Bac de français 2013, séries S et ES
Corrigé de la question
Quelles sont les caractéristiques des figures maternelles dans les textes du corpus ?
L’action romanesque s’appuie sur des personnages typés. Pour donner l’illusion de la vie, les auteurs s’appuient volontiers sur des êtres qui les ont marqués. La mère ou la grand-mère font partie de cette galerie dans la mesure où les auteurs ont pu vivre avec elles une proximité édificatrice. Les trois textes du corpus appartiennent au XXe siècle. Colette nous propose dans Sido son émerveillement pour sa mère Sidonie. John Steinbeck, dans Les Raisins de la colère, met en scène la forte personnalité de Man, le pivot du clan Joad, tandis que Jean Giono, dans Un Roi sans divertissement, rapporte l’exubérante bienveillance de Mme Tim pour ses petits-enfants.
Ce qui frappe immédiatement dans les trois extraits est l’affectueuse admiration pour ces créations maternelles. Sido est avant tout la gardienne et l’âme de sa petite famille, « inquiète de tout ce qui, privé d’elle, perdait la chaleur et le goût de vivre ». Elle est attentive aux plus faibles, son mari « amaigri », sa fille, la chatte et jusqu’au « géranium » au « rameau […] rompu ». Man joue aussi le « rôle de citadelle de sa famille, de refuge inexpugnable ». Comme Sido, elle est une « guérisseuse ». Mme Tim est pour sa part « abondamment grand-mère », elle est symbolisée par la métaphore de la « cuve » du vendangeur remplie du fruit de sa descendance, image biblique des dons de Dieu dans la profusion de la vie. Ses gâteries, sa joie de vivre lui attachent toutes les affections si bien qu’« on l’aurait toute voulue ». Cette femme âgée a gardé toute la fougue de sa jeunesse, devenant le « Tambour-major » de la bande de ses petits-enfants, commandant de la petite troupe qui l’adore. En revanche le grand âge de Man lui a conféré une aura de sagesse, la mère a choisi la voie du « calme », du « sang-froid » si bien qu’elle est devenue un « arbitre » des différends familiaux.
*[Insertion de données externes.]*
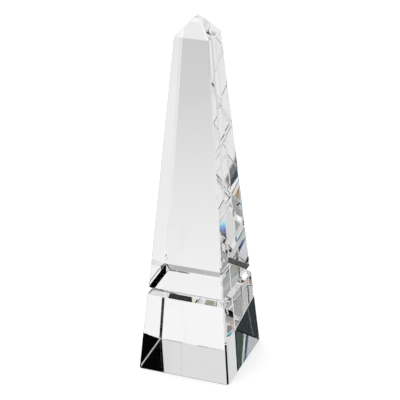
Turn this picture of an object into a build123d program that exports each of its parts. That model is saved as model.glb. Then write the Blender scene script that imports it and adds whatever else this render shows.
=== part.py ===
from build123d import *
import os

# Free-standing crystal obelisk award, in millimetres.
# A tall four-sided crystal column with a pyramid tip stands on a tapered square plinth of the
# same crystal. Both blocks are solid and polished. Each has a 45 degree bevel where they meet,
# which leaves a V groove all round, and a thin film of clear cured adhesive joins the two flat
# faces inside it. Every outer edge carries a narrow polished flat (an arris).
# Frame: +Z up, origin at the middle of the plinth's underside, front face towards -Y.

# Driving dimensions. Widths are those of the sharp outline, before the arrises are cut.
base_width = 63.5          # plinth, across its underside
overall_height = 241.3     # underside to tip
side_taper = 0.0866        # inward run per unit of height, on all eight side faces
plinth_shoulder_z = 54.5   # where the plinth's sides end and its top bevel starts
groove_leg = 2.6           # leg of the 45 degree bevel on each side of the V groove
column_step = 0.45         # how far the column's sides are set in from the plinth's side line
tip_base_z = 229.0         # where the column's sides end and the pyramid tip starts
tip_flat = 0.9             # width of the small flat that blunts the point
film_thickness = 0.1       # cured adhesive between the two blocks
film_margin = 0.4          # the film stops this far inside the column's foot
plinth_corner_arris = 1.0  # leg of the flat along each upright corner of the plinth
column_corner_arris = 0.9  # leg of the flat along each upright corner of the column
base_rim_arris = 0.5       # leg of the flat round the plinth's underside
rim_arris = 0.1            # leg of the flat along every other level edge

# Levels that follow from them
plinth_top_z = plinth_shoulder_z + groove_leg
column_foot_z = plinth_top_z + film_thickness
column_shoulder_z = column_foot_z + groove_leg


def plinth_line(z):
    """Half the width of the plinth's outline at height z, carried on up past the plinth."""
    return base_width / 2 - side_taper * z


def column_line(z):
    """Half the width of the column's outline at height z."""
    return plinth_line(z) - column_step


foot_half = column_line(column_shoulder_z) - groove_leg


def cut_rim(before, corner, after, arris=rim_arris):
    """The two ends of the narrow flat that replaces a corner of a (half width, z) outline."""
    ends = []
    for neighbour in (before, after):
        run = Vector(*neighbour) - Vector(*corner)
        end = Vector(*corner) + run.normalized() * arris
        ends.append((end.X, end.Y))
    return ends


def ring(half, z, corner_arris):
    """The eight points of a square section at height z with its corners cut off flat."""
    near = half - min(corner_arris, half * 2 / 3)
    points = [
        (half, -near), (half, near), (near, half), (-near, half),
        (-half, near), (-half, -near), (-near, -half), (near, -half),
    ]
    return [(x, y, z) for x, y in points]


def flat_face(points):
    """The flat face inside a closed run of straight edges."""
    return Face(Wire.make_polygon(points, close=True))


def flat_sided_block(outline, corner_arris):
    """A square block whose side outline is given bottom to top as (half width, z) points."""
    rings = [ring(half, z, corner_arris) for half, z in outline]
    faces = [flat_face(rings[0]), flat_face(rings[-1])]
    for low, high in zip(rings, rings[1:]):
        for side in range(8):
            beside = (side + 1) % 8
            faces.append(flat_face([low[side], low[beside], high[beside], high[side]]))
    return Solid(Shell(faces))


def plinth():
    """The tapered square block that the award stands on, with its bevelled top rim."""
    middle = (0, 0)
    base = (base_width / 2, 0)
    shoulder = (plinth_line(plinth_shoulder_z), plinth_shoulder_z)
    top = (plinth_line(plinth_shoulder_z) - groove_leg, plinth_top_z)
    rim = cut_rim(middle, base, shoulder, base_rim_arris)
    outline = [*rim, *cut_rim(base, shoulder, top), top]
    return flat_sided_block(outline, plinth_corner_arris)


def obelisk_column():
    """The tapered column with its bevelled foot and four-sided pyramid tip."""
    foot = (foot_half, column_foot_z)
    shoulder = (column_line(column_shoulder_z), column_shoulder_z)
    tip_base = (column_line(tip_base_z), tip_base_z)
    tip = (tip_flat / 2, overall_height)
    outline = [foot, *cut_rim(foot, shoulder, tip_base), *cut_rim(shoulder, tip_base, tip), tip]
    return flat_sided_block(outline, column_corner_arris)


def adhesive_film():
    """The clear film of cured adhesive between the plinth's top and the column's foot."""
    half = foot_half - film_margin
    return flat_sided_block([(half, plinth_top_z), (half, column_foot_z)], column_corner_arris)


os.makedirs("parts", exist_ok=True)
export_step(plinth(), "parts/plinth.step")
export_step(obelisk_column(), "parts/obelisk_column.step")
export_step(adhesive_film(), "parts/adhesive_film.step")
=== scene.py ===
import math

import bpy
from mathutils import Matrix, Vector


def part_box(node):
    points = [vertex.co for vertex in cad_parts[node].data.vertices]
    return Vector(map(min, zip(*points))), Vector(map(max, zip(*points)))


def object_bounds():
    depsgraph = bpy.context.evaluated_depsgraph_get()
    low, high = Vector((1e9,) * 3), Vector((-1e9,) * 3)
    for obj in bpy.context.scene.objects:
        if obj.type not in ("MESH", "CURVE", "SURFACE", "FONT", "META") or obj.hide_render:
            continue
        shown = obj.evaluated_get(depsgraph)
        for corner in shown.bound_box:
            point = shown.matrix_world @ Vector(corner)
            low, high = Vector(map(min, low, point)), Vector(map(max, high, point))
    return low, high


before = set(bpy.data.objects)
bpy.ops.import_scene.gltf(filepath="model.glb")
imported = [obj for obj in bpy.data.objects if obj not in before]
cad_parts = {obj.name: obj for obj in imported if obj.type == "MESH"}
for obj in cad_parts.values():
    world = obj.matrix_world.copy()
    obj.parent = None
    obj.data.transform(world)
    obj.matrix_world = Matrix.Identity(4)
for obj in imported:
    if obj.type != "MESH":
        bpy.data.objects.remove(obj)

cad_lo, cad_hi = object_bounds()
scene = bpy.context.scene


# ---------------------------------------------------------------- node helpers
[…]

Cette paix qui émane d’elle fait mieux ressortir ses liens secrets avec les sources de la vie. Le personnage féminin effacé s’est transformé en « déesse » tutélaire. À l’opposé la jeune et exubérante Sido devient pour sa fille une magicienne capable par son langage incantatoire de transformer ses courses parisiennes en fabuleuses escapades. Ses mains, comme celles de Man, accomplissent des prodiges. Comme Man, elle accède ainsi à un statut surnaturel proche de la déesse-mère primordiale.
Ces trois extraits présentent donc une image positive de la maternité. Si le mal-aimé Hervé Bazin, dans Vipère au poing, a fait de la mère une « Folcoche » rigide, cruelle et méchante, l’affection d’enfants choyés transforme ici les femmes en consolatrices, protectrices, pourvoyeuses des dons de la Terre avec qui elles vivent en symbiose.